Nothing to obscure the view

56°30′N 6°53′W
Isle of Tiree
The most westerly of the Inner Hebridean islands, Scotland.
Tiree has space. In the summer months, swathes of buttercups nod in cheerful profusion casting a quilt of bright yellow across the island’s, windswept landscapes of muted greens and browns. With no trees and only three prominent hills nestled in the otherwise flat, machair* landscape, there is nothing to obscure the view.In a vision of uncomplicated happiness, low lying cottages punctuate the landscape, sheltered on all sides by sturdy walls whose thick stones seem to have appeared in a happy accident. Weathered by the salt and wind, these tiny, whitewashed structures stand defiantly through the turbulent winters - and then peaceful in the playful breeze of the summer. But Tiree is moody. The endless skies and wide, often deserted beaches along with the sense of quietude belie the fact that this island is temperamental, its serene appearance concealing a landscape that is as changeable as the sea that surrounds it. 

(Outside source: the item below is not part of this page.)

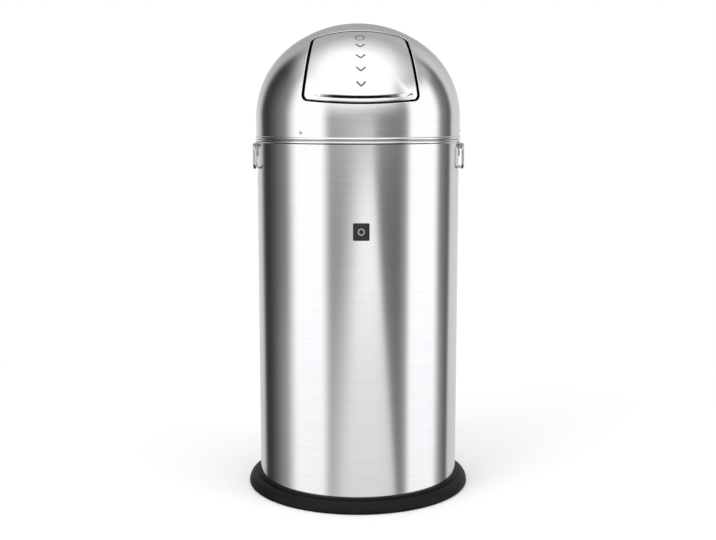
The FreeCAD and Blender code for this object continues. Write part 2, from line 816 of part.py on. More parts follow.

We found Tiree to be a place of extraordinary natural contrasts. The weather would change swiftly, and with it, the light and the mood of the island shifted. A gust of wind and dark clouds would gather, bringing a sudden drenching rain that blurred the landscape and muffled the island in a soft steady drumming. For a time, the fog would roll, softening the edges of the landscapes and wrapping the island in a shroud of mist. Then as quickly as it came, the storm would pass. The air cleared, but remained crisp and melancholy for a while. The skies were vast on Tiree, disrupted only by clouds that drift indifferently. The solitude there did not ring of loneliness. Amidst the wilderness, we found the mind had space to wander and, with time, the noise of modern life fell away for a while.

As well as the landscapes and colour palette, the Isle of Tiree appealed to RUSKIN for it's gentle way of life, unfolding as it typically does with the rhythm of the tides and the passage of clouds. This pace of life complements RUSKIN’s slower, quieter design ethos and natural aesthetic to resonate on a deeper, more enduring level.As a brand, RUSKIN hails from northern England we hold great affection for the wild, evocative landscapes of Scotland.

In search of a backdrop to create a series of visually rich and emotionally resonant campaign images for spring/summer 2024 we were delighted to have discovered and explored the Island of Tiree. 

FEATURED: The Bennet in Duck Egg

*Machair is a Gaelic word meaning fertile, low-lying grassy plain, ‘machair’ and it refers to a unique habitat that is one of the rarest in Europe; only occurring on the exposed west-facing shores of Scotland and Ireland.